By Shannon Gwynne
Murder and killing. What do we think of when we hear those words? Most of us would say the scum of the earth who live their days planning out what it would be like to kill their spouse, friend or even a complete stranger. Then we can ask, what fuels these people to do the unthinkable? Jealousy, rage, or a sense or power over an individual or even a group of people.
In the book “A murderer next door: Why the mind is designed to kill” by David Buss, about 91 percent of men and 87 percent of women have had at least one thought of what it would be like to kill someone. Does this make us all sick sociopaths? The answer is no. Why? Because the majority of us know right from wrong and can realize the consequences that these actions can have. However, in some people their sense of judgement is clouded by thoughts of murder. Do these people realize what lies ahead for them if they are caught? Many don’t. After justice has been served, most of these people are given anywhere from multiple life sentences to the death penalty.
I currently live in Canada, where the death penalty was abolished a long time ago, but in some countries like the United States, the method of putting someone to death for a heinous crime is still present. Thousands of people have been hung, shot, stoned, electrocuted and the most modern method is lethal injection.
Lethal injection can be quite the controversial topic. For the past few years it has been known as the “3 drug cocktail” – made up of sodium pentothal, pavulon and potassium chloride. The sodium pentothal begins to shut down the nervous system and render the person unconscious. The pavulon slows down the heart beat and blocks the exchanges between the heart and muscles. Finally the potassium chloride stuns the heart to stop it all together, resulting in a hopefully-painless death. While some people may believe the word “painless” and “criminal” don’t go together, there has to be some sense of humanity left in these individuals.

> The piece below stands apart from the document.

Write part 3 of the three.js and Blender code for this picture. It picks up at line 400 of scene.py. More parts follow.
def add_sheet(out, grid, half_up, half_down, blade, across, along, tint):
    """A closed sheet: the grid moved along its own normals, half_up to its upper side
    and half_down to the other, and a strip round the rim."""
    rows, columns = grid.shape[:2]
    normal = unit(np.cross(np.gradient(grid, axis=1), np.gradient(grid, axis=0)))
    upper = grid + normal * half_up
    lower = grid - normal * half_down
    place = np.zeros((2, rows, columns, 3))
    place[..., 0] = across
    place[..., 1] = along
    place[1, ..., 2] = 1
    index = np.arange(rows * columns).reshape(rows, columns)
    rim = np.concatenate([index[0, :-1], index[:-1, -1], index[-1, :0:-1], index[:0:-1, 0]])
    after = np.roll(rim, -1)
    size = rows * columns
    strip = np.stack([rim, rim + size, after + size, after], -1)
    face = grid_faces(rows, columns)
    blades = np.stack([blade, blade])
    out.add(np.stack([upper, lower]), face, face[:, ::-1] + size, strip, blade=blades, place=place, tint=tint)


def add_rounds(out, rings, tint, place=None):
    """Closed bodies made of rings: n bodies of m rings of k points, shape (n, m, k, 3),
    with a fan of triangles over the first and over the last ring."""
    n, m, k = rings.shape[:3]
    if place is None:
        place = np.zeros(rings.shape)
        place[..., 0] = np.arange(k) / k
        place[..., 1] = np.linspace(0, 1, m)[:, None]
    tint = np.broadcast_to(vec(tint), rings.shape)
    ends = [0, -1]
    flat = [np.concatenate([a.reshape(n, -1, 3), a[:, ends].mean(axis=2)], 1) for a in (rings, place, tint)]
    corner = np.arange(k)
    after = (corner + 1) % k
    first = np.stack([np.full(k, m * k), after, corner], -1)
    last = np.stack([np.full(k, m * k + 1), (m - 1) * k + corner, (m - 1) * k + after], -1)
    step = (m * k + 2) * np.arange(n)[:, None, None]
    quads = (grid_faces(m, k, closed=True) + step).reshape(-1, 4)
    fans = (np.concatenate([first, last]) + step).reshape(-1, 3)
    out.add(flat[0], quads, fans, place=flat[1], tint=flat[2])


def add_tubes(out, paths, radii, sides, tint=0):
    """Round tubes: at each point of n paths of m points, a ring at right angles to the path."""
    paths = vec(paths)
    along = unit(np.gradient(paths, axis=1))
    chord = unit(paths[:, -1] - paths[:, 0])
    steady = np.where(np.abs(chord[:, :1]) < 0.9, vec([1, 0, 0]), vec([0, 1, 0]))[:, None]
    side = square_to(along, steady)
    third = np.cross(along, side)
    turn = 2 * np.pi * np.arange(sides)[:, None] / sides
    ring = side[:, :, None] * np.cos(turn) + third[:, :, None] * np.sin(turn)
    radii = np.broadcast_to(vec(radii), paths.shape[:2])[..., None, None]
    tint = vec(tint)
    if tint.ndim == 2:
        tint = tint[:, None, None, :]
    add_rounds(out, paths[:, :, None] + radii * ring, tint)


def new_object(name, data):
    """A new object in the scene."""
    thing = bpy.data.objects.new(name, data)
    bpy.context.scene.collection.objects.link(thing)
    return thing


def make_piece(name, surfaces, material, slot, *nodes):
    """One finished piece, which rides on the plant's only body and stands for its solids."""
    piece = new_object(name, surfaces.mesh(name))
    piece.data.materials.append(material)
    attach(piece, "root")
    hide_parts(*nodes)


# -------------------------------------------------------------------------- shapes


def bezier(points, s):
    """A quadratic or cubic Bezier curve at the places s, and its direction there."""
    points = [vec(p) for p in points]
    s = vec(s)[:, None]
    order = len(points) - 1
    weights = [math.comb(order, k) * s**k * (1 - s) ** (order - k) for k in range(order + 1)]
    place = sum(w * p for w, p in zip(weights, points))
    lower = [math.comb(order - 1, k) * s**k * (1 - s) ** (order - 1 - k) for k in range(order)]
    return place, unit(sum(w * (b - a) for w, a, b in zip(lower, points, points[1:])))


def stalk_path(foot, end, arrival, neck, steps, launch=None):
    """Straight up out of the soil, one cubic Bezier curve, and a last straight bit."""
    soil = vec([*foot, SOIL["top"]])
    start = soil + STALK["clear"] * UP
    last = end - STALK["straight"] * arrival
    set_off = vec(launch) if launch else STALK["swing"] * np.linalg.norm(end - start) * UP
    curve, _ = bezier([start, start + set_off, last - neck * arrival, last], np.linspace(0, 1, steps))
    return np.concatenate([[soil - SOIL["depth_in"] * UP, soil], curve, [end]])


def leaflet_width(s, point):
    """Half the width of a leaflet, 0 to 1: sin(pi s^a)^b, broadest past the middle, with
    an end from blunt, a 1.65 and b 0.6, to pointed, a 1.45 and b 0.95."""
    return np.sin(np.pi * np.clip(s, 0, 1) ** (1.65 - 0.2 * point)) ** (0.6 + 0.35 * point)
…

There are 35 states in the United States that have the death penalty. Ohio is the only state which has now switched to the new cocktail – pentobarbital. However there is quite some controversy to this method because it hasn’t been tested yet.
Pentobarbital can be compared to an extremely strong sleep aid. It is used during animal operations and has even been used in some heart surgeries. Essentially, Ohio would be using a large amount of the drug to make it lethal.
There has been an ongoing battle with states regarding the use of pentobarbital in executions. This is because it has not been tested and it brings up the question of is the execution constitutional. So a big question is, will this put executions on hold? Will murders and rapists sit in their confined cell, with 3 meals per day as the system figures out all the bugs with the new method?
It seems everyone has mixed opinions on the new drug. The Danish pharmaceutical company Lundbeck Inc. who produces the drug even said they don’t want their drug being used for executions.
Another common question could be what are the side effects of the drug? Well since it isn’t tested it is hard to know. However in one case in Alabama, Thomas Douglas Arthur was supposed to be put to death but his lawyer Suhana Hun argued, saying it could knock her client out completely. She continued to say this could make injections extremely painful and could fall under the category of “cruel and unusual punishment”. Arthur spent most of his time on death row narrowly escaping his fate by requesting appeals for the “punishment”. His case is still pending.
The way I see it, is that someone who commits murder of someone deserves exactly what is coming to them. Again, this is coming from someone whose country does not have the death penalty. Whether it is pentobarbital or the traditional cocktail, the criminal knows what is coming. There is no evading it once you are strapped on that table. The controversy of pentobarbital continues, as long as the death penalty does.